As is apparent from FIGS. 8 through 10, the present invention can be provide with a threaded adjustment means (60), preferably capable of fine adjustment, for positioning the switch within housing (51). This adjustment means contains a knurled head portion (61) at one end and a threaded, preferably finely threaded, end portion (62) at its other end. The threaded end (62) of the adjustment means fits within a bore (63) serving as a first, e.g., an upper, chamber and having threads (64) mated with the threads (62) within the housing (51). Set screw (65) is then employed via tapped opening (66) containing internal threads to fix the position of the reed switch after attaining the desired adjustment, preferably fine adjustment, using threaded adjustment means (60).
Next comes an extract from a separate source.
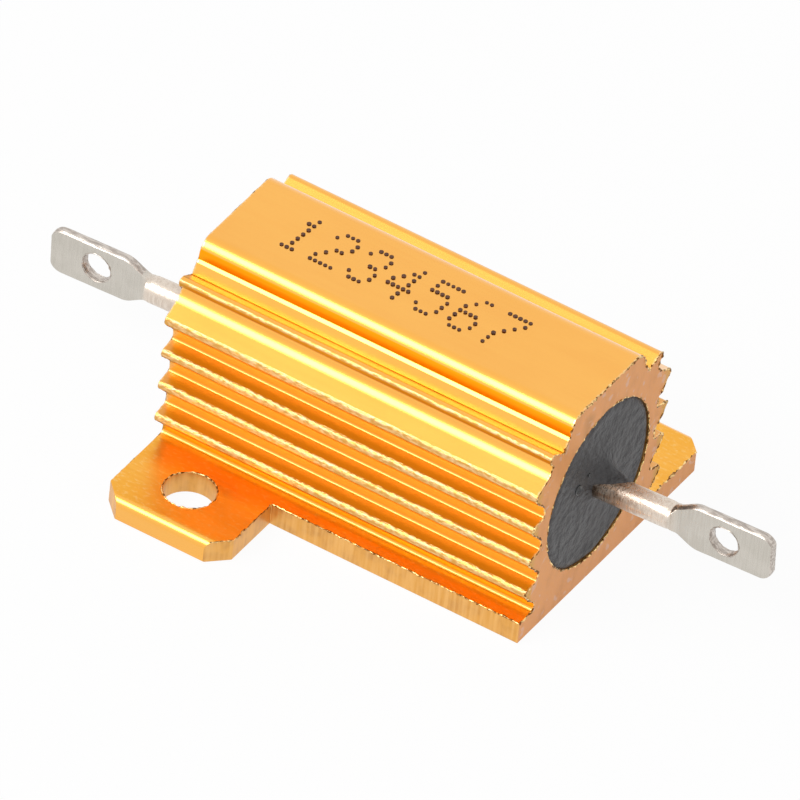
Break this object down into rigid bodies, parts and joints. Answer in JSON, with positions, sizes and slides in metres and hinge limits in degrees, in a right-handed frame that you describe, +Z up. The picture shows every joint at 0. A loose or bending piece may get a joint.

So as long as the first and second chambers of the housing for the grease flow sensor switch assembly are positioned so as to achieve the desired magnetic field inducement of the requisite electrical contact as a necessary condition; the relative positioning of the first and second chambers with respect to one another is immaterial. Thus the first chamber can be an upper chamber with the second chamber being a lower chamber, or vice-versa. On the other hand, these chambers can be located adjacent to one another, or disposed in any angular relationship so long as the abovenoted necessary condition is observed.